The curriculum packages on Oak must be aligned to the national curriculum, but also have “due regard” to non-statutory guidance, which includes Gibb’s model music curriculum and Ofsted research reviews.

Legal action could also impact plans. Caroline Wright, director general of trade association BESA, told Schools Week it is “seeking legal advice on the DfE’s latest announcements and will be considering next steps after consultation with our members”.

2020 grades appeals Oak
Nick Gibb

The body has already put the government on notice over a potential judicial review.

Coles added a new government is “a chance for ministers to look again. Let’s hope that they identify that this level of state control is not only undesirable – but fundamentally un-Conservative.”

Investor and former Michael Gove adviser Henry de Zoete was appointed a temporary board member this week.

De Zoete advised the Oak team on their original proposal to privatise the body.

As revealed by Schools Week, the proposal detailed how Oak bosses would have made millions under a future sale, but it was dropped after the Reach charity – which incubated Oak – expressed concern.

DfE sets aside £43m for three years of Oak

Ministers have now set aside up to £43 million to fund Oak over the next three years.

A total of £8 million will fund the first procurement of new materials, with government seeking £6.6 million from its contingency fund to get the body up and running. Another round will take place next year.

Hood said the “biggest part” of its resources will “go to schools, publishers, subject associations, national centres of excellent and others to create our full curriculum packages”.

“We’ve a big, national remit – support the building of curriculum expertise and help reduce teacher workload,” Hood added. “We think we’re good value for money.”

Suppliers will grant Oak a “perpetual and irrevocable” license to all curriculum resources that underpin “full curriculum packages”.

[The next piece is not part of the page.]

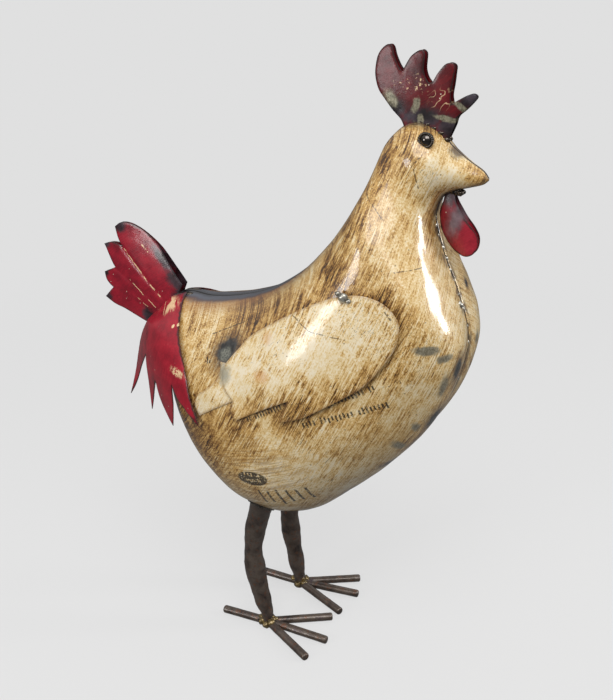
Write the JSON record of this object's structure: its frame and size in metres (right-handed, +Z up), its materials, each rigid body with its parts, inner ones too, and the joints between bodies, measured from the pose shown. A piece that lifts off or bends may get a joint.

All new intellectual property created in the developing of the curriculum packages will be the sole property of Oak. But providers will retain the right to commercial and other use of its original resources. Hood said they are paying a “fair price” to buy the license that is then built upon.

“We want to recognise the expertise and quality of an organisation’s resources. And updates with Oak will then benefit thousands of pupils and teachers, and they’ll be free to continue to use any underlying existing resources as they do now.”